Disebut kriminalisasi, kata Ahmad, karena sejatinya transaksi dengan dinar dan dirham adalah transaksi bisnis biasa, ada barang yang diperjualbelikan, bukan penipuan. Dan dikatakan diskriminasi, karena yang ditindak oleh Bareskrim Polri hanya Pasar Muamalah yang menggunakan alat pembayaran dinar dan dirham.

Tapi menurut Ahmad Khozinudin, Pasar Gemblung di Magelang yang mewajibkan pengunjung bertransaksi dengan mata uang Geblo, Food Court Eat n Eat di sejumlah mal yang bertransaksi dengan kartu, transaksi pembayaran tol dan transaksi online atau offline yang menggunakan e money seperti OVO, Go-Pay, LinkAja, Flazz, Brizzi dan lain-lain tidak pernah dipersoalkan secara hukum. Padahal Pasar Muamalah dengan dinar dirham juga bukan kejahatan, melainkan sebuah transaksi bisnis yang berlaku pada suatu komunitas.

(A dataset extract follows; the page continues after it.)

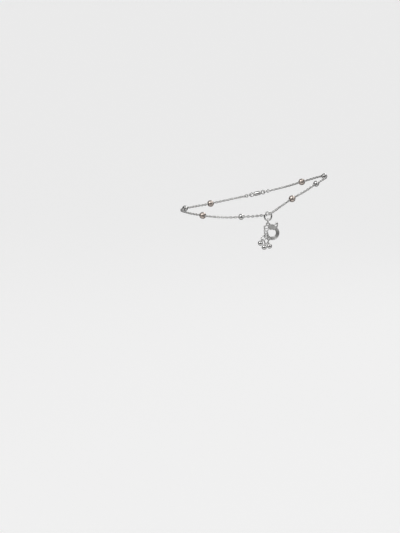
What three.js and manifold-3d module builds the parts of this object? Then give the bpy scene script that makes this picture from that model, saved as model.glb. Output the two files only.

Ia menyebut, terkait alat pembayaran yang disediakan bagi pelanggan Pasar Muamalah adalah alat pembayaran berupa dinar dan dirham yang bisa dibeli dengan rupiah. Artinya, secara tidak langsung Pasar Muamalah di Depok tersebut tetap menerima rupiah dalam transaksinya namun harus dikonversi terlebih dahulu menjadi koin dinar dan dirham. Ini hanyalah transaksi bisnis biasa, hanya dengan sedikit modifikasi menggunakan media dinar dan dirham.

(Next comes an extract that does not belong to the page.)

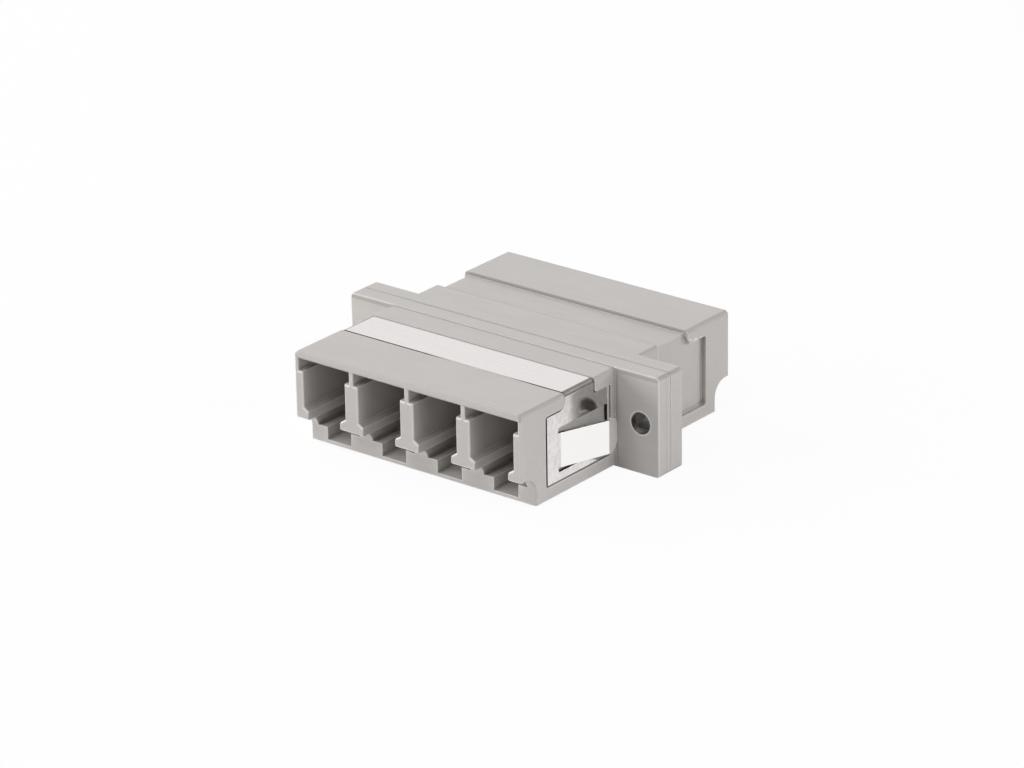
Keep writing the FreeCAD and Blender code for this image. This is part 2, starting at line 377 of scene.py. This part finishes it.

“Pasar Muamalah ini secara substansi tidak ada bedanya dengan pasar Gemblung di Magelang, Food Court Eat n Eat di sejumlah Mal, transaksi pembayaran tol dan transaksi online atau offline yang menggunakan e money. Anda pergi ke komunis bisnis ini, bukan berarti rupiah tidak laku, ditolak, tetapi rupiah Anda harus dikonversi terlebih dahulu.” Tuturnya.

Upaya Menjauhkan

Ahmad Khozinudin menilai, dinar dan dirham adalah mata uang Islam yang terbuat dari emas dan perak, yang memiliki nilai intrinsik dan diberlakukan pada periode kekuasaan Rasulullah SAW di Madinah, pada Era Kekhilafahan Kulafaur Radlsyidin, Bani Umayyah, Bani Abbasiyah hingga Turki Utsmani.

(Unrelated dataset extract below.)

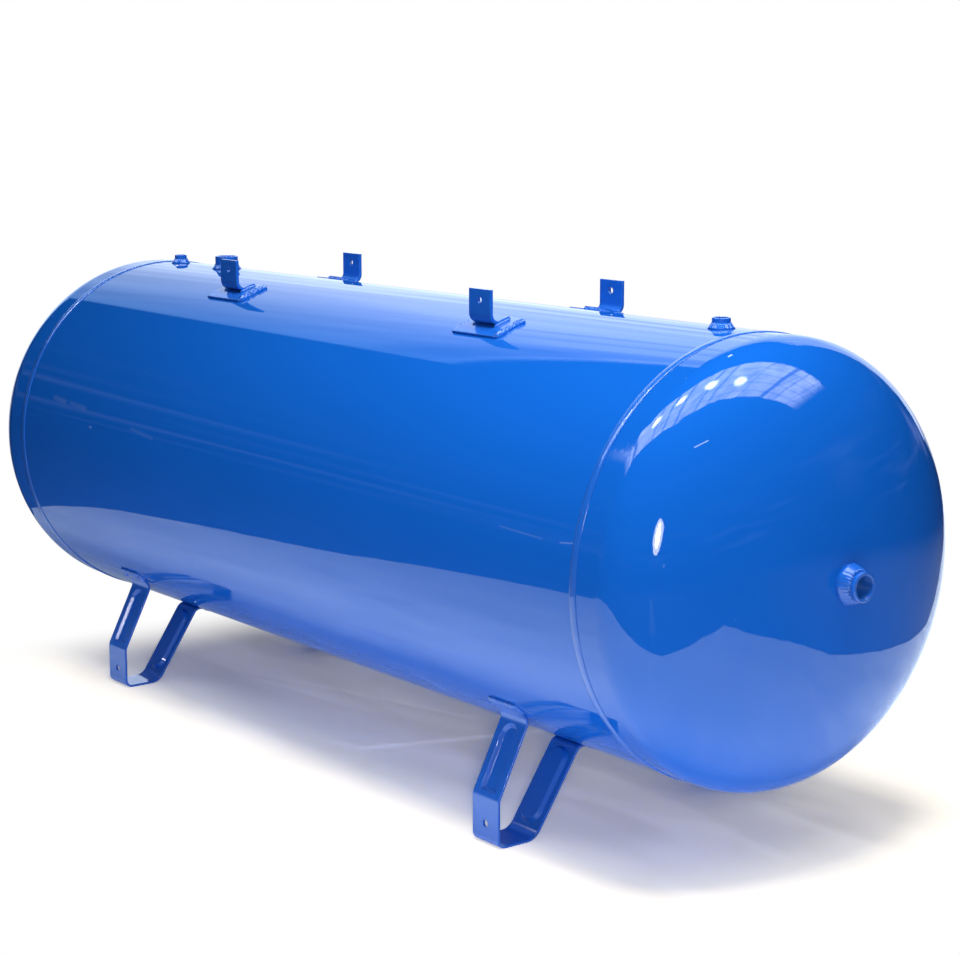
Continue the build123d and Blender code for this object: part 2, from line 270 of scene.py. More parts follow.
# Roof glazing: a long strip overhead, crossed by trusses and braces and divided by glazing
# bars. A truss has its place along the strip, its half width and the light that passes it
roofSettings = {
    "line": (0.609, 0.793, 0),
    "acrossLine": (0.793, -0.609, 0),
    "bend": (-0.27, -1.15, 0, 0.39),
    "middle": 0.04,
    "sides": (0.305, 0.275),
    "endShift": 0.01,
    "ends": (1.56, 1.24),
    "skew": 0.2,
    "trusses": [(-1.85, 0.03, 0.5), (-1.32, 0.02, 0.5), (-1.13, 0.035, 0.2), (-0.62, 0.014, 0.5),
                (-0.42, 0.012, 0.3), (-0.23, 0.014, 0.4), (0.04, 0.010, 0.4), (0.18, 0.012, 0.5),
                (0.55, 0.010, 0.7), (0.87, 0.020, 0.25), (1.06, 0.012, 0.6), (1.30, 0.014, 0.8)],
    "braceSlant": 0.55,
    "braceSpacing": 0.24,
    "braces": (0.004, 0.022, 0.7, 1.0),
    "barSpacing": 0.06,
    "bars": (0.002, 0.014, 0.7, 1.0),
    "grimeScale": 5.0,
    "grime": (0.3, 0.7, 0.62, 1.15),
    "overhead": (0.02, 0.1),
    "color": "#e6edff",
    "strength": 7.4,
}
height = addNode(hall, "Math", {"operation": "MAXIMUM", 1: hallSettings["lowest"]},
                 {0: parts["Z"]}).outputs[0]
alongDot = addNode(hall, "VectorMath", {"operation": "DOT_PRODUCT",
                                        1: roofSettings["line"]}, {0: look}).outputs["Value"]
acrossDot = addNode(hall, "VectorMath", {"operation": "DOT_PRODUCT",
                                         1: roofSettings["acrossLine"]},
                    {0: look}).outputs["Value"]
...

Ia berpendapat, narasi yang berkembang terkait kasus ini, justru anggapan komunitas Pasar Muamalah terafiliasi dengan gerakan yang memiliki ideologi yang bertentangan dengan Pancasila. Ini adalah kebijakan anti Islam. Selama ini, setiap hal yang terkait dengan Islam dituding anti Pancasila. Dari syariah, khilafah, liwa dan rayah, dan hari ini dinar dan dirham yang dikriminalisasi.

“Patut diduga, melalui kasus ini umat ingin dijauhkan dengan segala hal yang bernuansa Islam,” ungkapnya.

Terakhir ia mengingatkan, dinar dirham merupakan mata uang yang kuat, anti devaluasi (inflasi dan devlasi) karena terbuat dari bahan baku yang bernilai. Namun, penerapan penggunaan mata uang ini memang menjadi kewajiban khilafah, bukan individu, komunitas atau jamaah.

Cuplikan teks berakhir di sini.